Jochen Zeitz: David, weather has certainly led to a tougher retail environment, especially towards the end of September. That’s when also Helene hit on the East Coast and we saw some impact, significant impact towards the end with dealers then having to close their dealership to prepare and not being able to open immediately thereafter. So, that certainly has been an impact in the U.S., not so much internationally, but certainly in the U.S.
David MacGregor: And then, the market share, ’25?

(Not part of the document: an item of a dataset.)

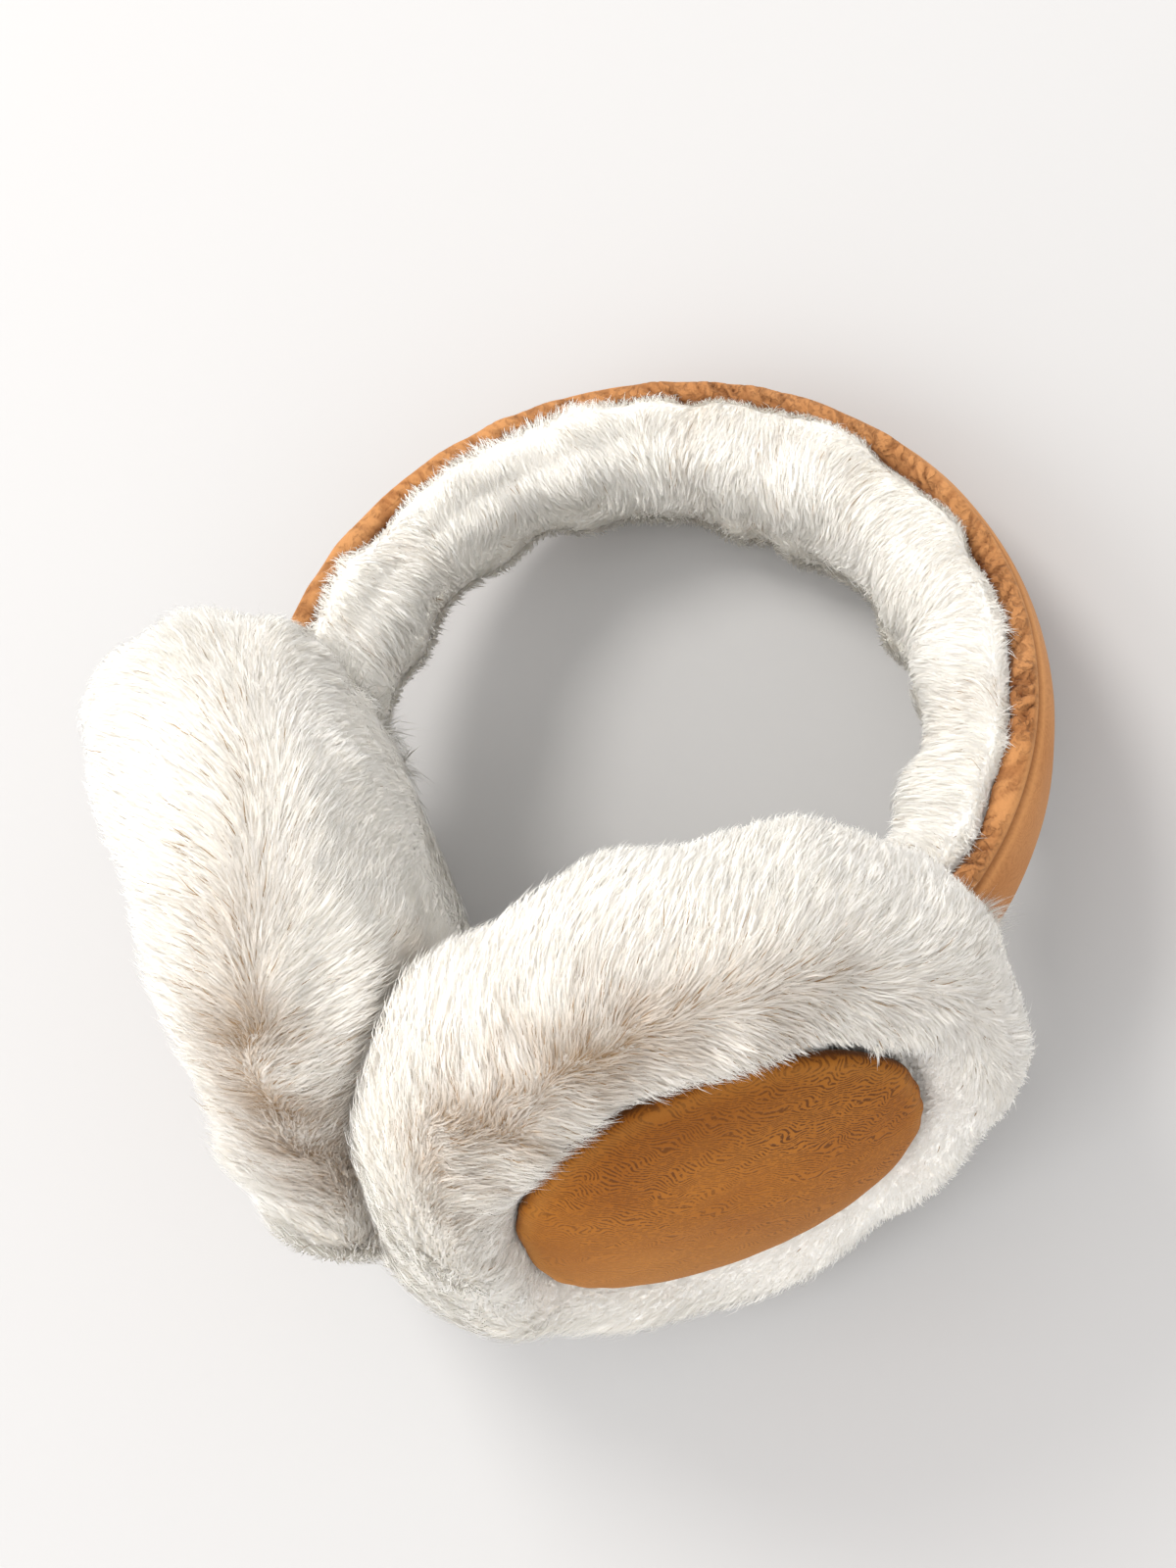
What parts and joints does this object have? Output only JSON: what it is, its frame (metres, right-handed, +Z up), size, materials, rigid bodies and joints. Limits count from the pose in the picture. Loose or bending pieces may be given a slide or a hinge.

Jochen Zeitz: Well we’re not going to really comment much more on ’25 at this point in time. We feel we have a strong product lineup for next year in touring to continue. Our CVO segment, as I mentioned earlier, has been doing particularly strong. We’ve seen double-digit growth throughout the quarters in our strong CVO touring offering, including a CVO that we’ve offered in the venture touring market. We have a good lineup for next year, but beyond that, I think we’ll have to wait until February before we can give some indication. We certainly believe that we are well positioned to defend market share, maybe gain in some segments, but we shall see. Of course, that’s also impacted by the overall environment. As you’ve seen, we’ve taken market share in touring and have been most quarters up and outperformed the industry significantly in that segment, which is a great indication of innovation as part of our Hardwire strategy, really having a positive effect, even in tough times.
So, we continue to be confident that other innovations that we have in the pipeline, but ’25 will have a similar positive effect going forward in addition to additional actions that we are taking together with our dealer network to make sure that they’re ready for it and we generate leads and traffic to the dealer network.

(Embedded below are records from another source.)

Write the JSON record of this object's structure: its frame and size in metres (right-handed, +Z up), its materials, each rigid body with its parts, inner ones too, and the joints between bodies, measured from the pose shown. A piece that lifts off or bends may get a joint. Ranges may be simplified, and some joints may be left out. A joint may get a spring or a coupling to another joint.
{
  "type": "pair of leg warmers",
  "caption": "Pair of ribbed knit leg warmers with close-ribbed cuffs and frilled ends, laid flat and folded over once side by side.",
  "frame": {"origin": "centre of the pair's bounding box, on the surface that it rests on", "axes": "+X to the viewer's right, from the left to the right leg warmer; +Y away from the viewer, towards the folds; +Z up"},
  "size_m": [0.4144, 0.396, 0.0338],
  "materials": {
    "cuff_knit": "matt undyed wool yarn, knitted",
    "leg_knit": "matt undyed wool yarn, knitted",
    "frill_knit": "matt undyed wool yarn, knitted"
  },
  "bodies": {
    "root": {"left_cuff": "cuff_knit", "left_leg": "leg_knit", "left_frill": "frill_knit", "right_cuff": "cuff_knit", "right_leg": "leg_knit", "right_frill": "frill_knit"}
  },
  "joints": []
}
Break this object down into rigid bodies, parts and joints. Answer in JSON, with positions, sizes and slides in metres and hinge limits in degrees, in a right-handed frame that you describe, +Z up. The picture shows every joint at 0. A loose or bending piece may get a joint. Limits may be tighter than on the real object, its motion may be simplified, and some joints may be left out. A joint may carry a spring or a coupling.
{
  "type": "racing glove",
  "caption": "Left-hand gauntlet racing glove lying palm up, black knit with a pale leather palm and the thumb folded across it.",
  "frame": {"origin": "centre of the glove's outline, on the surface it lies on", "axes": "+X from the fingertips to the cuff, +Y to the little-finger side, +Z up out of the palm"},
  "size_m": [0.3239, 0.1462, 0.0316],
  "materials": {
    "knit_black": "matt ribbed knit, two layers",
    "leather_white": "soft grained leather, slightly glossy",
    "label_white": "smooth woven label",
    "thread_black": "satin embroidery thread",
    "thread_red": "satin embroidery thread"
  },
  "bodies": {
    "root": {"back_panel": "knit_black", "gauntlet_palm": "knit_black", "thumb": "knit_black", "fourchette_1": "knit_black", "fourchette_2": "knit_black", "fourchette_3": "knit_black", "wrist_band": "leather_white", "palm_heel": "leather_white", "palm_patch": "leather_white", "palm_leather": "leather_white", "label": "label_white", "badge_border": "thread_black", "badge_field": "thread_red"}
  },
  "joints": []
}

David MacGregor: Got it. Thanks very much.
Operator: Our next question comes from Tristan Thomas-Martin with BMO Capital Markets.
Tristan Thomas-Martin: Hey, good morning. I have a question about your broader product portfolio. Like you pointed out, you got a lot of success with the updated touring. I was just wondering, given some of the headwinds for the big ticket items, just kind of general consumer affordability concerns. Is there any thoughts maybe revisiting some more affordable bikes?
Jochen Zeitz: Could you repeat the revisit, what? I’m sorry?
Tristan Thomas-Martin: More affordable bikes, so things maybe under 10 grands, for example.
Jochen Zeitz: Yes. We’re not going to talk about pricing of our entry-level product next year, but rest assured we are addressing that in particular with our RevMax products going into 2025, but with that said, we particular with our RevMax products going into ’25. But with that said, we need to wait until the New Year, until the price lists are out.
Tristan Thomas-Martin: Thank you.
Operator: Our final question comes from Jaime Katz with Morningstar.
Jaime Katz: Hi. Thank you for taking my questions. Good morning. I’m hoping you can clarify your market share comments. I believe you had said that you gained 4% market share. But when you look on slide six in your deck, it looks like both year over year and sequentially, the market share in total touring, cruiser has not increased 4%. So, what exactly have you gained the market share in?
Karim Donnez: Well, we’ve gained market share primarily in the touring segment, which was the primary focus of our new product lineup this year. Throughout — every quarter, we’ve outperformed the industry significantly in terms of market share. And then, if you look at the overall business, our retail sales were down less than the overall industry. So, even in the big context — the overall context, we’ve improved market share slightly, but that then considers all the segments. But from a touring perspective, in every quarter, we’ve been doing better — significantly better than the market in touring.
Jaime Katz: Okay. Yes, I understand that. It’s just on the slides, it doesn’t indicate that. It just indicates 73% market share this quarter.
Karim Donnez: That’s correct.
Jaime Katz: And 73% last quarter.
Karim Donnez: Yes.
Jaime Katz: The other question I have is on — sort of reassessing the structural operating profile of the business. It’s been quite a while since there’s been a big change. But it’s clear that the level of shipments is significantly different than maybe it would have been a decade ago. So, what sort of trigger would you look for to think about whether or not maybe your capacity or labor utilization or manufacturing footprint should really be reevaluated on a much higher level? Thanks.
Jonathan Root: Well, rest assured that we are looking at that constantly. And as we’re in the process of putting our budget together, this is a key consideration of course. Which is why we’ve emphasized so much that OpEx and cost productivity are key driver. And we’re going to make sure that we are basing those operations on a conservative outlook going forward. So, that will be the case. We have made adjustments to our OpEx base already over the last 18 months. And we will continue to do so with an anticipated market environment that has certainly been challenged this year, no question about it. That said, I think what we have in our plans for next year is realistic, conservative. And that, makes us feel confident. As Jonathan highlighted, that with the cost productivity measures that we are taking and a tight OpEx structure going into next year, we will see the improvement that we want to see in order to achieve our Hardwire Stage II goals in terms of operating margin.
Jaime Katz: Thank you.
Jochen Zeitz: Yes, and Jamie, I would just add that obviously we remain very, very committed to delivering the $400 million in cost productivity. And that, certainly doesn’t come without a great deal of work on the side of things relative to ensuring that we have everything optimized from a manufacturing perspective. So, we appreciate the relationship that we have with our unions. We think that they have displayed a level of flexibility and support that we certainly are appreciative of. And I think together we have partnered to drive something that we feel is very sustainable in the future. And again, you have our strong commitment to delivering the $400 million that we have been talking about.
Jaime Katz: Thanks for the color.
Operator: There are no further questions at this time. This concludes today’s conference call. Thank you all for joining. You may now disconnect.